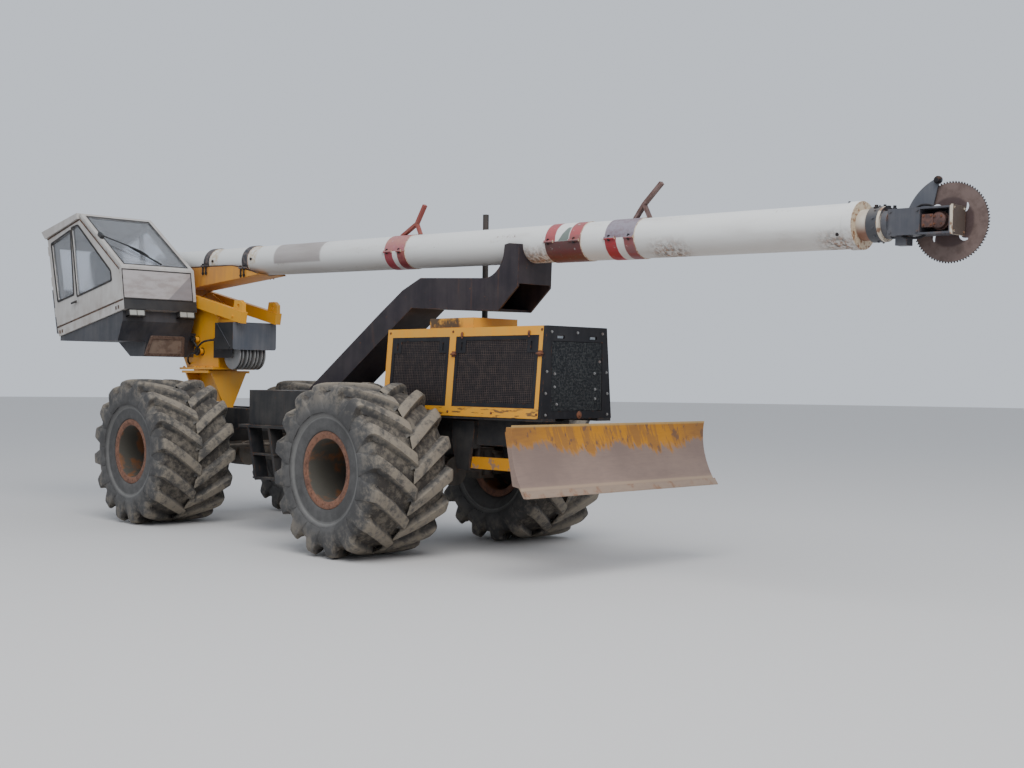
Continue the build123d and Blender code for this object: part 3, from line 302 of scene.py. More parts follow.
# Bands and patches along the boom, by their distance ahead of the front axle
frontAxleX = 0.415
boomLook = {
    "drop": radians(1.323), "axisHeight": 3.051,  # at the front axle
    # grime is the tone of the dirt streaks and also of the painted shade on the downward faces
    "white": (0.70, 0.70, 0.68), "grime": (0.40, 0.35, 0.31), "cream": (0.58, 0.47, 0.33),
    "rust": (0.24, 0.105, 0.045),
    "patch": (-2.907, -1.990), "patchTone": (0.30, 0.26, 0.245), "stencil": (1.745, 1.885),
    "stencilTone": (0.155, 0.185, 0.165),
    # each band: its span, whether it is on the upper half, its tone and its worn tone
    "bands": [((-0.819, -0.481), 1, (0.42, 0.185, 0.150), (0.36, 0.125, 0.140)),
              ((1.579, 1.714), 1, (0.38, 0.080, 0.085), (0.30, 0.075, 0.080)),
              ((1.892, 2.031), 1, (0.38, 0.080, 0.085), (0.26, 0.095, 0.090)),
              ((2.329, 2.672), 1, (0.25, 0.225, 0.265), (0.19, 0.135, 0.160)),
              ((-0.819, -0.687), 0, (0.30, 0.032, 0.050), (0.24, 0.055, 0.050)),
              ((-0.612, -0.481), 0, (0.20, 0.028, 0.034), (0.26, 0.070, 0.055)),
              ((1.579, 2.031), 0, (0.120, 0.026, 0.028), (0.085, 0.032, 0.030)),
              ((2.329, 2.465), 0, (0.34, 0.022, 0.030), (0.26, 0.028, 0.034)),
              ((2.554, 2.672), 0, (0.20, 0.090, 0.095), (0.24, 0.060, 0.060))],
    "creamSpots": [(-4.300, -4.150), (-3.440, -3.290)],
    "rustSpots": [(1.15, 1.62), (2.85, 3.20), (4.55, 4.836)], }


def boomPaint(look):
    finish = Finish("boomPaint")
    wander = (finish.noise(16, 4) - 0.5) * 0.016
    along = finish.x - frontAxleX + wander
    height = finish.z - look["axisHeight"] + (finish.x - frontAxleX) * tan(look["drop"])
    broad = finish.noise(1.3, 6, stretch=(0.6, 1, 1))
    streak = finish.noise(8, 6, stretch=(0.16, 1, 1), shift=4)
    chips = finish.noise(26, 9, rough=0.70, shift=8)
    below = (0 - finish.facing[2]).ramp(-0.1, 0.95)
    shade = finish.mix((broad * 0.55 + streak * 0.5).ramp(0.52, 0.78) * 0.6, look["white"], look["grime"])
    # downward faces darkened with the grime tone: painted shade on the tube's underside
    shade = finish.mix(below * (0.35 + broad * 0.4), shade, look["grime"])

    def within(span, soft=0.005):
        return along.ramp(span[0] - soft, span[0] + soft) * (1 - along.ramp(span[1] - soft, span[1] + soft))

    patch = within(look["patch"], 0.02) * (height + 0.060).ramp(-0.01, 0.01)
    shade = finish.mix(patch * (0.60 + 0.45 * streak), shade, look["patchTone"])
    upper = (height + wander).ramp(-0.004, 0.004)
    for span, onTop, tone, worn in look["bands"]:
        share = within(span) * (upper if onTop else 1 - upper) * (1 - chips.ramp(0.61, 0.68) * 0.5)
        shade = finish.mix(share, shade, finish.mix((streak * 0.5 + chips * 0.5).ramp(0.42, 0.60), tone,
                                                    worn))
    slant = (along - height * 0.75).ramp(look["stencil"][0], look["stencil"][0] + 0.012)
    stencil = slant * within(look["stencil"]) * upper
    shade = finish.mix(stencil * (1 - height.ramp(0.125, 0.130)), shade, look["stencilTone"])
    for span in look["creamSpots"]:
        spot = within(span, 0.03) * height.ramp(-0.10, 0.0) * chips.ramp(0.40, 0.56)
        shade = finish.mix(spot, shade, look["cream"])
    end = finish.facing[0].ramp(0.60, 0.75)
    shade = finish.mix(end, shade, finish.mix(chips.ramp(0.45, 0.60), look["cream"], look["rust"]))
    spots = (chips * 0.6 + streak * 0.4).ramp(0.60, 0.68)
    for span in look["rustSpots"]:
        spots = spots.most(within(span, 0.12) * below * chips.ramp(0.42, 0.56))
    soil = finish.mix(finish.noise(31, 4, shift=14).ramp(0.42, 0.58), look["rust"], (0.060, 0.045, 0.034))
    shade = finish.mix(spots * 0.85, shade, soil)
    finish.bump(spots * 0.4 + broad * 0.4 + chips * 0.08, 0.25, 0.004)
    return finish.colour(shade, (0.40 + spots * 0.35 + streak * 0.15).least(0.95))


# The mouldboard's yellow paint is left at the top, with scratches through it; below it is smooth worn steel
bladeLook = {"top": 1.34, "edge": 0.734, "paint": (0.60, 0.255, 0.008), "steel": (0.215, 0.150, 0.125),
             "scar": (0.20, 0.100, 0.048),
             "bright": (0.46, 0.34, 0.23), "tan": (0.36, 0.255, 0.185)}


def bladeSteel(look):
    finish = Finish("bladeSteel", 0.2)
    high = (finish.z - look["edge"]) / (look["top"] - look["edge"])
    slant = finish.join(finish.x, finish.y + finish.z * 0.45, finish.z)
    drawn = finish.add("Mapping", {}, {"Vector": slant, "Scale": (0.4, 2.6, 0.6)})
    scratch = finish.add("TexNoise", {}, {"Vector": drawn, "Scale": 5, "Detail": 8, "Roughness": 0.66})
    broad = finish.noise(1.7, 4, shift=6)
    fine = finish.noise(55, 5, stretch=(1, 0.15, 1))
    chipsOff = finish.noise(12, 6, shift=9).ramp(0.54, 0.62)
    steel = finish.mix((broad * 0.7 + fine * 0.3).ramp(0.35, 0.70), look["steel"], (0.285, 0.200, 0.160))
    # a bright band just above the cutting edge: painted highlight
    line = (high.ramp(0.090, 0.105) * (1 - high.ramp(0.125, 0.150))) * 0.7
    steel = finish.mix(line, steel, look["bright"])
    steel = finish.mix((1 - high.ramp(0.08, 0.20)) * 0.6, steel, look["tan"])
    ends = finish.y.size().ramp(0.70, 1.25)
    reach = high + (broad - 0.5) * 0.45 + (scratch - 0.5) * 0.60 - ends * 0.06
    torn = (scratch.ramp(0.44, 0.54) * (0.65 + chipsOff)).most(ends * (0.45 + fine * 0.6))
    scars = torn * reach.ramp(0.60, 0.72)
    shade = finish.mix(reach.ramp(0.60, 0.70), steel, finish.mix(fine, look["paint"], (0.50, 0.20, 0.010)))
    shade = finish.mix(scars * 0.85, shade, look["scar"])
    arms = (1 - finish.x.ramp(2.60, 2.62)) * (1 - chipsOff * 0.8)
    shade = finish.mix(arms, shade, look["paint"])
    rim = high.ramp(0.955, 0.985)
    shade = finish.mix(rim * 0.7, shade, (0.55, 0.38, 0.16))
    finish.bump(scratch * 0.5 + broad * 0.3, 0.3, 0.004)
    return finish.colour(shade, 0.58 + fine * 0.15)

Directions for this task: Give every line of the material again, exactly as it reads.

Completed task:
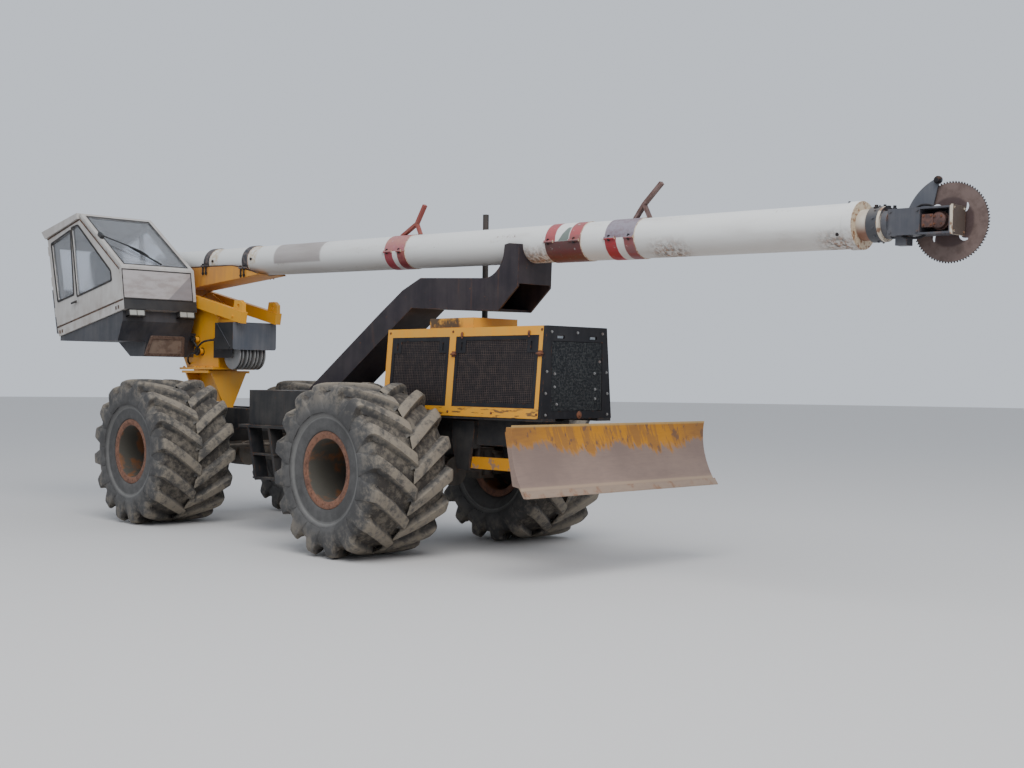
Continue the build123d and Blender code for this object: part 3, from line 302 of scene.py. More parts follow.
# Bands and patches along the boom, by their distance ahead of the front axle
frontAxleX = 0.415
boomLook = {
    "drop": radians(1.323), "axisHeight": 3.051,  # at the front axle
    # grime is the tone of the dirt streaks and also of the painted shade on the downward faces
    "white": (0.70, 0.70, 0.68), "grime": (0.40, 0.35, 0.31), "cream": (0.58, 0.47, 0.33),
    "rust": (0.24, 0.105, 0.045),
    "patch": (-2.907, -1.990), "patchTone": (0.30, 0.26, 0.245), "stencil": (1.745, 1.885),
    "stencilTone": (0.155, 0.185, 0.165),
    # each band: its span, whether it is on the upper half, its tone and its worn tone
    "bands": [((-0.819, -0.481), 1, (0.42, 0.185, 0.150), (0.36, 0.125, 0.140)),
              ((1.579, 1.714), 1, (0.38, 0.080, 0.085), (0.30, 0.075, 0.080)),
              ((1.892, 2.031), 1, (0.38, 0.080, 0.085), (0.26, 0.095, 0.090)),
              ((2.329, 2.672), 1, (0.25, 0.225, 0.265), (0.19, 0.135, 0.160)),
              ((-0.819, -0.687), 0, (0.30, 0.032, 0.050), (0.24, 0.055, 0.050)),
              ((-0.612, -0.481), 0, (0.20, 0.028, 0.034), (0.26, 0.070, 0.055)),
              ((1.579, 2.031), 0, (0.120, 0.026, 0.028), (0.085, 0.032, 0.030)),
              ((2.329, 2.465), 0, (0.34, 0.022, 0.030), (0.26, 0.028, 0.034)),
              ((2.554, 2.672), 0, (0.20, 0.090, 0.095), (0.24, 0.060, 0.060))],
    "creamSpots": [(-4.300, -4.150), (-3.440, -3.290)],
    "rustSpots": [(1.15, 1.62), (2.85, 3.20), (4.55, 4.836)], }


def boomPaint(look):
    finish = Finish("boomPaint")
    wander = (finish.noise(16, 4) - 0.5) * 0.016
    along = finish.x - frontAxleX + wander
    height = finish.z - look["axisHeight"] + (finish.x - frontAxleX) * tan(look["drop"])
    broad = finish.noise(1.3, 6, stretch=(0.6, 1, 1))
    streak = finish.noise(8, 6, stretch=(0.16, 1, 1), shift=4)
    chips = finish.noise(26, 9, rough=0.70, shift=8)
    below = (0 - finish.facing[2]).ramp(-0.1, 0.95)
    shade = finish.mix((broad * 0.55 + streak * 0.5).ramp(0.52, 0.78) * 0.6, look["white"], look["grime"])
    # downward faces darkened with the grime tone: painted shade on the tube's underside
    shade = finish.mix(below * (0.35 + broad * 0.4), shade, look["grime"])

    def within(span, soft=0.005):
        return along.ramp(span[0] - soft, span[0] + soft) * (1 - along.ramp(span[1] - soft, span[1] + soft))

    patch = within(look["patch"], 0.02) * (height + 0.060).ramp(-0.01, 0.01)
    shade = finish.mix(patch * (0.60 + 0.45 * streak), shade, look["patchTone"])
    upper = (height + wander).ramp(-0.004, 0.004)
    for span, onTop, tone, worn in look["bands"]:
        share = within(span) * (upper if onTop else 1 - upper) * (1 - chips.ramp(0.61, 0.68) * 0.5)
        shade = finish.mix(share, shade, finish.mix((streak * 0.5 + chips * 0.5).ramp(0.42, 0.60), tone,
                                                    worn))
    slant = (along - height * 0.75).ramp(look["stencil"][0], look["stencil"][0] + 0.012)
    stencil = slant * within(look["stencil"]) * upper
    shade = finish.mix(stencil * (1 - height.ramp(0.125, 0.130)), shade, look["stencilTone"])
    for span in look["creamSpots"]:
        spot = within(span, 0.03) * height.ramp(-0.10, 0.0) * chips.ramp(0.40, 0.56)
        shade = finish.mix(spot, shade, look["cream"])
    end = finish.facing[0].ramp(0.60, 0.75)
    shade = finish.mix(end, shade, finish.mix(chips.ramp(0.45, 0.60), look["cream"], look["rust"]))
    spots = (chips * 0.6 + streak * 0.4).ramp(0.60, 0.68)
    for span in look["rustSpots"]:
        spots = spots.most(within(span, 0.12) * below * chips.ramp(0.42, 0.56))
    soil = finish.mix(finish.noise(31, 4, shift=14).ramp(0.42, 0.58), look["rust"], (0.060, 0.045, 0.034))
    shade = finish.mix(spots * 0.85, shade, soil)
    finish.bump(spots * 0.4 + broad * 0.4 + chips * 0.08, 0.25, 0.004)
    return finish.colour(shade, (0.40 + spots * 0.35 + streak * 0.15).least(0.95))


# The mouldboard's yellow paint is left at the top, with scratches through it; below it is smooth worn steel
bladeLook = {"top": 1.34, "edge": 0.734, "paint": (0.60, 0.255, 0.008), "steel": (0.215, 0.150, 0.125),
             "scar": (0.20, 0.100, 0.048),
             "bright": (0.46, 0.34, 0.23), "tan": (0.36, 0.255, 0.185)}


def bladeSteel(look):
    finish = Finish("bladeSteel", 0.2)
    high = (finish.z - look["edge"]) / (look["top"] - look["edge"])
    slant = finish.join(finish.x, finish.y + finish.z * 0.45, finish.z)
    drawn = finish.add("Mapping", {}, {"Vector": slant, "Scale": (0.4, 2.6, 0.6)})
    scratch = finish.add("TexNoise", {}, {"Vector": drawn, "Scale": 5, "Detail": 8, "Roughness": 0.66})
    broad = finish.noise(1.7, 4, shift=6)
    fine = finish.noise(55, 5, stretch=(1, 0.15, 1))
    chipsOff = finish.noise(12, 6, shift=9).ramp(0.54, 0.62)
    steel = finish.mix((broad * 0.7 + fine * 0.3).ramp(0.35, 0.70), look["steel"], (0.285, 0.200, 0.160))
    # a bright band just above the cutting edge: painted highlight
    line = (high.ramp(0.090, 0.105) * (1 - high.ramp(0.125, 0.150))) * 0.7
    steel = finish.mix(line, steel, look["bright"])
    steel = finish.mix((1 - high.ramp(0.08, 0.20)) * 0.6, steel, look["tan"])
    ends = finish.y.size().ramp(0.70, 1.25)
    reach = high + (broad - 0.5) * 0.45 + (scratch - 0.5) * 0.60 - ends * 0.06
    torn = (scratch.ramp(0.44, 0.54) * (0.65 + chipsOff)).most(ends * (0.45 + fine * 0.6))
    scars = torn * reach.ramp(0.60, 0.72)
    shade = finish.mix(reach.ramp(0.60, 0.70), steel, finish.mix(fine, look["paint"], (0.50, 0.20, 0.010)))
    shade = finish.mix(scars * 0.85, shade, look["scar"])
    arms = (1 - finish.x.ramp(2.60, 2.62)) * (1 - chipsOff * 0.8)
    shade = finish.mix(arms, shade, look["paint"])
    rim = high.ramp(0.955, 0.985)
    shade = finish.mix(rim * 0.7, shade, (0.55, 0.38, 0.16))
    finish.bump(scratch * 0.5 + broad * 0.3, 0.3, 0.004)
    return finish.colour(shade, 0.58 + fine * 0.15)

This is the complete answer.